Entries with model source code »
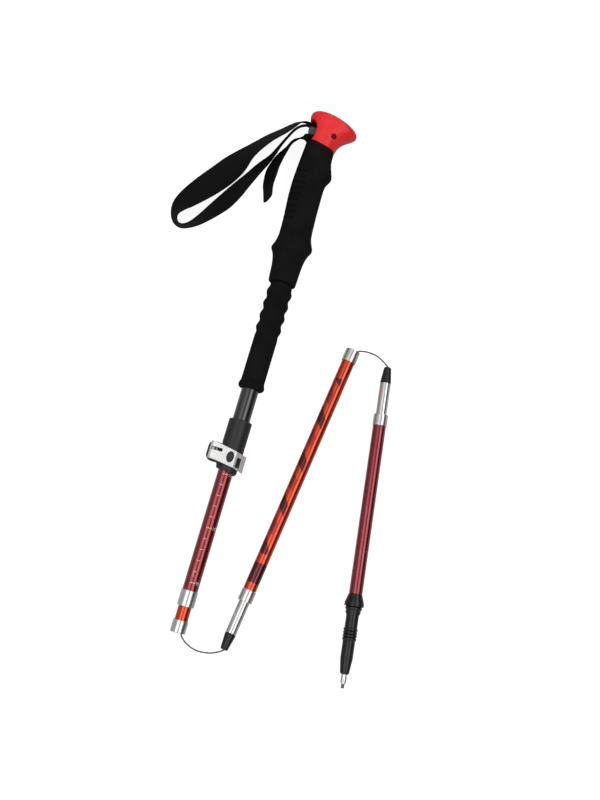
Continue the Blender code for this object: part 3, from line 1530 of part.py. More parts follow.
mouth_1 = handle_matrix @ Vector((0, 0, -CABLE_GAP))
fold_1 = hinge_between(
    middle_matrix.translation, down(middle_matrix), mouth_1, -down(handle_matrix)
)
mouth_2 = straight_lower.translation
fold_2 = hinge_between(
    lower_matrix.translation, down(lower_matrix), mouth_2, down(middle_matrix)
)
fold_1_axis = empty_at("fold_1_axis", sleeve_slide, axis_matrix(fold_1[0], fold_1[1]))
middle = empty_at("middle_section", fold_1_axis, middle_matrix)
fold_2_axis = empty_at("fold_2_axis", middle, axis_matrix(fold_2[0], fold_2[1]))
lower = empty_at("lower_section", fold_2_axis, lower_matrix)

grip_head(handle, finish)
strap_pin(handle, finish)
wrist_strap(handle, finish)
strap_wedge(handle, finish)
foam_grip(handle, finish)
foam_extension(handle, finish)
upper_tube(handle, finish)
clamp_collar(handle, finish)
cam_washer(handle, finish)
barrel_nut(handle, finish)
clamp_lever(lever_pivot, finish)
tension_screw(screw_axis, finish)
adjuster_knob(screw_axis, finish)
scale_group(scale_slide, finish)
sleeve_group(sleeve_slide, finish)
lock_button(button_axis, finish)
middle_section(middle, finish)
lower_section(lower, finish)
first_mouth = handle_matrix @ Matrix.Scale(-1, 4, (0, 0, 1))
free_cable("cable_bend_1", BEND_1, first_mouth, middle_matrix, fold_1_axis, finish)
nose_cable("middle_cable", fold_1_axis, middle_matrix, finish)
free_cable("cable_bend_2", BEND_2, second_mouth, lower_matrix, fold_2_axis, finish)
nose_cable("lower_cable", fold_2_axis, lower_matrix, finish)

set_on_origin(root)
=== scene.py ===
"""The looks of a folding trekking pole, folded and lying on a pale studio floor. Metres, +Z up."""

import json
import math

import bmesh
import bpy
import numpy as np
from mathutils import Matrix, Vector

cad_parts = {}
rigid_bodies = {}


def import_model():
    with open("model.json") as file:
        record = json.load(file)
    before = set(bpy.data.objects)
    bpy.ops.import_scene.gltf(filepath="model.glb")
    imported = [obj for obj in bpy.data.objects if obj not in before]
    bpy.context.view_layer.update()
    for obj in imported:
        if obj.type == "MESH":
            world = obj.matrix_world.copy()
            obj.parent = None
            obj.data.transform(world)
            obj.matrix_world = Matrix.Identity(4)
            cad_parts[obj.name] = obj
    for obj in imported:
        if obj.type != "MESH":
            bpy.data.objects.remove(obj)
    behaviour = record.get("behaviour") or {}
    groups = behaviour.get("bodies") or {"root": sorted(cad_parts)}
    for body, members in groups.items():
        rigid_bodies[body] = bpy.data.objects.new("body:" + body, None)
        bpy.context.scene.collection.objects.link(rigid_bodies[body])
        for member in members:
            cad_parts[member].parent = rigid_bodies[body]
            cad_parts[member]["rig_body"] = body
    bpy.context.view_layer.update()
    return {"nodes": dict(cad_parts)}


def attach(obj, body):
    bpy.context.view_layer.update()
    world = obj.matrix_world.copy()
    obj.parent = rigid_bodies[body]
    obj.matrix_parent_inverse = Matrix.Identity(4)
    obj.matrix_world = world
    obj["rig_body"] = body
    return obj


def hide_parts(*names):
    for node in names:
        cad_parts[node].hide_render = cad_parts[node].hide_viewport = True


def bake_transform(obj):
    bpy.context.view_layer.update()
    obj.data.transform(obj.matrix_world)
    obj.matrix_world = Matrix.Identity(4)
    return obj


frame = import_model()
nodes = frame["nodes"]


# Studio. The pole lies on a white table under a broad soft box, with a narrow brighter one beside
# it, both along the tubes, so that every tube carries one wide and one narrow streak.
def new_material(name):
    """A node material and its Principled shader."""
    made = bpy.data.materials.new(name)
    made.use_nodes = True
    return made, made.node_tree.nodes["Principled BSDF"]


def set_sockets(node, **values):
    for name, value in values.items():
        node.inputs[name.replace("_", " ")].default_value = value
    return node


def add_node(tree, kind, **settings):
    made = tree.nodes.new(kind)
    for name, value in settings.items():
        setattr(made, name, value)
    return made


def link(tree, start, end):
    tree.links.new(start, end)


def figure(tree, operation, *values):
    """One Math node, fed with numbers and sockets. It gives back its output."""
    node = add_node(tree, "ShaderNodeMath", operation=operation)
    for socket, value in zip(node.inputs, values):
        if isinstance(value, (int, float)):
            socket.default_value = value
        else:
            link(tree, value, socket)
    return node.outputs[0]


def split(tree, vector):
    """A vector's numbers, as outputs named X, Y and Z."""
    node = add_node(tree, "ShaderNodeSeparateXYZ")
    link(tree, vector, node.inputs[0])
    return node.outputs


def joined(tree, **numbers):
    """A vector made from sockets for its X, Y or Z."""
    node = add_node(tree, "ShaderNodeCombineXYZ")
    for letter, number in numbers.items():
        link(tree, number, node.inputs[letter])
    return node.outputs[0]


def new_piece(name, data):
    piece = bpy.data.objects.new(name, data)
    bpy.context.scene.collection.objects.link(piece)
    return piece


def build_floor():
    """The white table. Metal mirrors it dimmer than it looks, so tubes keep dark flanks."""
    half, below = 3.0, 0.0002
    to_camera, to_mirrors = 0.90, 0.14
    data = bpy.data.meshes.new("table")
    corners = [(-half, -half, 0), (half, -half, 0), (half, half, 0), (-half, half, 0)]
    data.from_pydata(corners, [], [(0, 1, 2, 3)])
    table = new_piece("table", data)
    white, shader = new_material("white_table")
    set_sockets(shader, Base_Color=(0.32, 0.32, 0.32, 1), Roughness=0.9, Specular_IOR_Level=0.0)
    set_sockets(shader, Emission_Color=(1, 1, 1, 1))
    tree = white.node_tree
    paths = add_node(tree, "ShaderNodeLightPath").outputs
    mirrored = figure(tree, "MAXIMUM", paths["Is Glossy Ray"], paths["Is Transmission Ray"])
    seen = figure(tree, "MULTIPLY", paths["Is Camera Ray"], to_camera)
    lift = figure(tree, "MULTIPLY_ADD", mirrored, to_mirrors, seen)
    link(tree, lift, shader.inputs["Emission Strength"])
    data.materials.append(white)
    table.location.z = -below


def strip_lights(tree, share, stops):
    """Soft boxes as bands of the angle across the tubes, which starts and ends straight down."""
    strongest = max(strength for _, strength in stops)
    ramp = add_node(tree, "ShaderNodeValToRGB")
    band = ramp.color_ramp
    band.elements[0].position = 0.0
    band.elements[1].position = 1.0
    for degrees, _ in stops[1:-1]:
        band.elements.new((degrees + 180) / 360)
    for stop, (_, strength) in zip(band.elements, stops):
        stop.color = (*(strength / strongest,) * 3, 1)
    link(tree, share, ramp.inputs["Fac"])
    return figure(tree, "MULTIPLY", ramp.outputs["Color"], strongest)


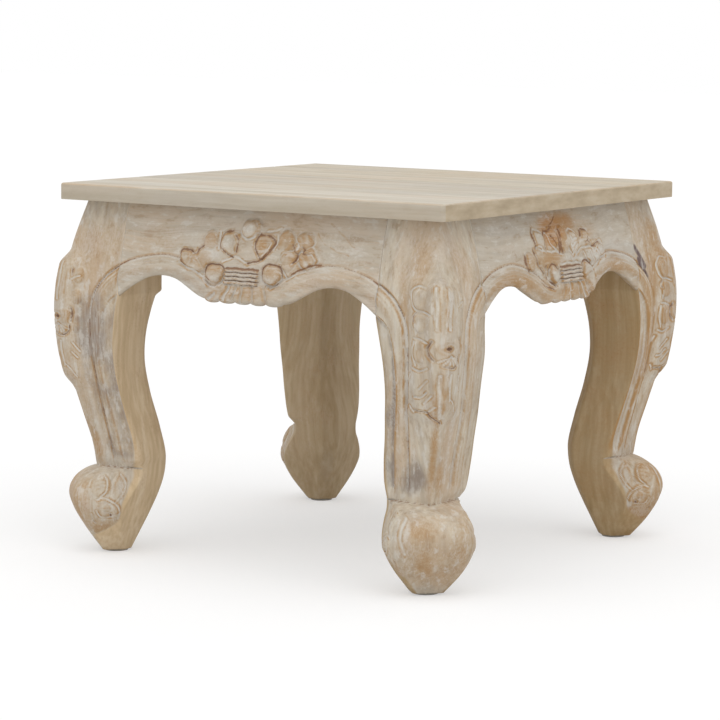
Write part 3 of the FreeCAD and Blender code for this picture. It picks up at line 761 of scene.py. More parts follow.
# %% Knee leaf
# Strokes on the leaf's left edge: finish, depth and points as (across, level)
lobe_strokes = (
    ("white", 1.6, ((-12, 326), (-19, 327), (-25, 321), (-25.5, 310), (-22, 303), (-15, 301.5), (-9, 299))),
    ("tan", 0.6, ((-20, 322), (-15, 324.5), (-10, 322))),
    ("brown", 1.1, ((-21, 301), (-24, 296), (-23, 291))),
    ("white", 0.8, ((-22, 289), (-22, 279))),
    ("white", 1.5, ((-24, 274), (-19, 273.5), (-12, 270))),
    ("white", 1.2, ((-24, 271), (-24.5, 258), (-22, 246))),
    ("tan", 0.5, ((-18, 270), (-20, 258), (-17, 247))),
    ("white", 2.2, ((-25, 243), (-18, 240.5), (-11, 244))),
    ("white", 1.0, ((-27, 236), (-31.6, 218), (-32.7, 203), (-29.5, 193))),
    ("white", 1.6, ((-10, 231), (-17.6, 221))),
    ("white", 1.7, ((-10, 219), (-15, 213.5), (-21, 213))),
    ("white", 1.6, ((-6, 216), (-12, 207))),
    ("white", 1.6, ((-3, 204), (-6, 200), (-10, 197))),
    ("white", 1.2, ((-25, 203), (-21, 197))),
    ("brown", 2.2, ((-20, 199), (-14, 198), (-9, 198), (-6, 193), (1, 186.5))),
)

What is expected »
Retype exactly the lines above, from the one with "obj.data.transform(obj.matrix_world)" through the one with "tree.links.new(start, end)", inclusive.

Result of this task »
    obj.data.transform(obj.matrix_world)
    obj.matrix_world = Matrix.Identity(4)
    return obj


frame = import_model()
nodes = frame["nodes"]


# Studio. The pole lies on a white table under a broad soft box, with a narrow brighter one beside
# it, both along the tubes, so that every tube carries one wide and one narrow streak.
def new_material(name):
    """A node material and its Principled shader."""
    made = bpy.data.materials.new(name)
    made.use_nodes = True
    return made, made.node_tree.nodes["Principled BSDF"]


def set_sockets(node, **values):
    for name, value in values.items():
        node.inputs[name.replace("_", " ")].default_value = value
    return node


def add_node(tree, kind, **settings):
    made = tree.nodes.new(kind)
    for name, value in settings.items():
        setattr(made, name, value)
    return made


def link(tree, start, end):
    tree.links.new(start, end)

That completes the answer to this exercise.